延祐五年,迁司农丞,奉旨至江浙议盐法,罢检校官,置六仓于浙东、西,设运盐官,输运有期,出纳有次,船户、仓吏盗卖漏失者有罚。归报,著为令。寻拜南台治书侍御史,因言:「扬清激浊,属在台宪,诸被枉赴诉者,实则直之,妄则加论可也。今论冤一切不问,岂风纪定制乎?」俄去位。
英宗立,召拜山北廉访使,时敕建西山佛宇甚亟,御史观音保等以岁饥请缓之,近臣激怒上听,遂诛言者。伯启曰:「主上聪明睿断,是不可以不诤。」乃劾台臣缄默,使昭代有杀谏臣之名,帝为之悚听。俄拜集贤学士、御史台侍御史。有诏同刊定《大元通制》,伯启言:「五刑者,刑异五等,今黥杖徒役于千里之外,百无一生还者,是一人身备五刑,非五刑各底于人也。法当改易。」丞相是之,会伯启除浙西廉访使,不果行。
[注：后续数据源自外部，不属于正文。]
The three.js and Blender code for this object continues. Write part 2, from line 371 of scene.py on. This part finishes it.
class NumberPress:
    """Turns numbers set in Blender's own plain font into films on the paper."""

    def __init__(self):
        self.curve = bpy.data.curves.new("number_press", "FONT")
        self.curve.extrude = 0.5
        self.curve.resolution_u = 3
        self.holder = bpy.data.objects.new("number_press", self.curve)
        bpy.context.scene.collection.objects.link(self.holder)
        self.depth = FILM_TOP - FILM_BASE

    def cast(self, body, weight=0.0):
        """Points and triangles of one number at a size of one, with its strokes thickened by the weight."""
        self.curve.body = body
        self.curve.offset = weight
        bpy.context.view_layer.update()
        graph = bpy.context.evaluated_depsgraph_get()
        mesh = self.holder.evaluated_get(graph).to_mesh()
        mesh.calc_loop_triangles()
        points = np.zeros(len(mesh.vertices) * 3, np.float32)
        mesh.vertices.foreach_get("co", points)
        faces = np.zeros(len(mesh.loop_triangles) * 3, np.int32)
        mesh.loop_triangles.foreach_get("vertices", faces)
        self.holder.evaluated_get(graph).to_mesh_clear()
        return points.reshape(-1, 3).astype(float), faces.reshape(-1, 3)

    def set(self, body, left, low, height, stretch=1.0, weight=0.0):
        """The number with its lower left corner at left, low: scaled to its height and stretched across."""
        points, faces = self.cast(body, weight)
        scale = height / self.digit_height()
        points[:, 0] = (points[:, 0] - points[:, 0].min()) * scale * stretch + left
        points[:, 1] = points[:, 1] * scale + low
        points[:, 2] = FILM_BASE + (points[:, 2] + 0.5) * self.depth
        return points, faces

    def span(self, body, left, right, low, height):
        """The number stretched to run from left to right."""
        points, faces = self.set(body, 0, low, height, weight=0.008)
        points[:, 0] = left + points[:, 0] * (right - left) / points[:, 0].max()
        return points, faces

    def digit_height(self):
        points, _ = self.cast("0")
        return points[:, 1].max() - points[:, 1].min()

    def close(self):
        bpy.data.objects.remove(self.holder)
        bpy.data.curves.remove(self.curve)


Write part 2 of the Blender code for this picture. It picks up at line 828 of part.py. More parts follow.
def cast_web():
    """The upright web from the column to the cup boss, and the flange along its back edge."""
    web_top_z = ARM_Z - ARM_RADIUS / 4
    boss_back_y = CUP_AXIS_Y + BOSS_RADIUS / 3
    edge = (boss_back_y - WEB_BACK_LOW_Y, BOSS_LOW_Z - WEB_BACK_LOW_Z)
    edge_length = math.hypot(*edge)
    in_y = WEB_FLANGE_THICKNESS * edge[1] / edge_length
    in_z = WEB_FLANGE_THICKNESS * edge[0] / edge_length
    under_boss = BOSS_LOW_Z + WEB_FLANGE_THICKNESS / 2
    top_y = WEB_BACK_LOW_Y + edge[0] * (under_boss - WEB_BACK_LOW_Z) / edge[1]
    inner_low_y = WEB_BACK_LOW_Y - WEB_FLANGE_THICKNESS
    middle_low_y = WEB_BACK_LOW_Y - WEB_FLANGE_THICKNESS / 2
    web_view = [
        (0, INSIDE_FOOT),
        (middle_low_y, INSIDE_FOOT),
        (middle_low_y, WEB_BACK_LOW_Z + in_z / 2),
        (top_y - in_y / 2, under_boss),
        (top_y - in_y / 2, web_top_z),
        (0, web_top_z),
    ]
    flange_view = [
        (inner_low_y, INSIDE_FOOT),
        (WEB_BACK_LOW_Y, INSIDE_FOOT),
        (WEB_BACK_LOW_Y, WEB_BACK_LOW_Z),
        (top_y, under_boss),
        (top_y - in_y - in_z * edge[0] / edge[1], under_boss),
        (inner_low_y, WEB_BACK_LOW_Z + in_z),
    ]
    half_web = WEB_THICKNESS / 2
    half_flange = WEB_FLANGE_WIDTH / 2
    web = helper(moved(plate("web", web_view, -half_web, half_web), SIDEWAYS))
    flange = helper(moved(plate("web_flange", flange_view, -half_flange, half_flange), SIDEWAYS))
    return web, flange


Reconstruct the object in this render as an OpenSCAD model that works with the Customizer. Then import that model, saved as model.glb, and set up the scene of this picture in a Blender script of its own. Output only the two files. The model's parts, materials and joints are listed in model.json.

泰定初,引年北归,优游乡社,砀人贤之,表所居为曹公里。伯启性庄肃,奉身清约,在中台,所奖借名士尤多;为侍读学士,考试国子,首取吕思诚、姚绂。云南佥事范震言宰臣欺上罔下,不报,范饮恨死,伯启具其事,书于太史。真州知州吕世英以刚直获罪,伯启白其枉,进擢风宪。其好彰善率类此。天历中,起伯启为淮东廉访使、陕西诸道行御史台中丞,使驿敦遣,伯启喟然曰:「吾年且八十,尚忘知止之戒乎!」终不起,一时被命者,因相继去位,天下之士高之。至顺三年,长子震亨卒于毗陵,伯启往拊之;明年二月,卒于毗陵,年七十九。有诗文十卷,号《汉泉漫稿》,《续集》三卷,行世。子六人,孙十人,皆显仕。
○李元礼
李元礼,字庭训,真定人。资性庄重,燕居不妄言笑。历易州、大都路儒学教授,迁太常太祝,升博士。定撰世祖圣德神功文武皇帝、昭睿顺圣皇后、裕宗文惠明孝皇帝尊谥议,称颂功德,体制温雅。请谥圜丘,升祔太室,礼文多其所详定。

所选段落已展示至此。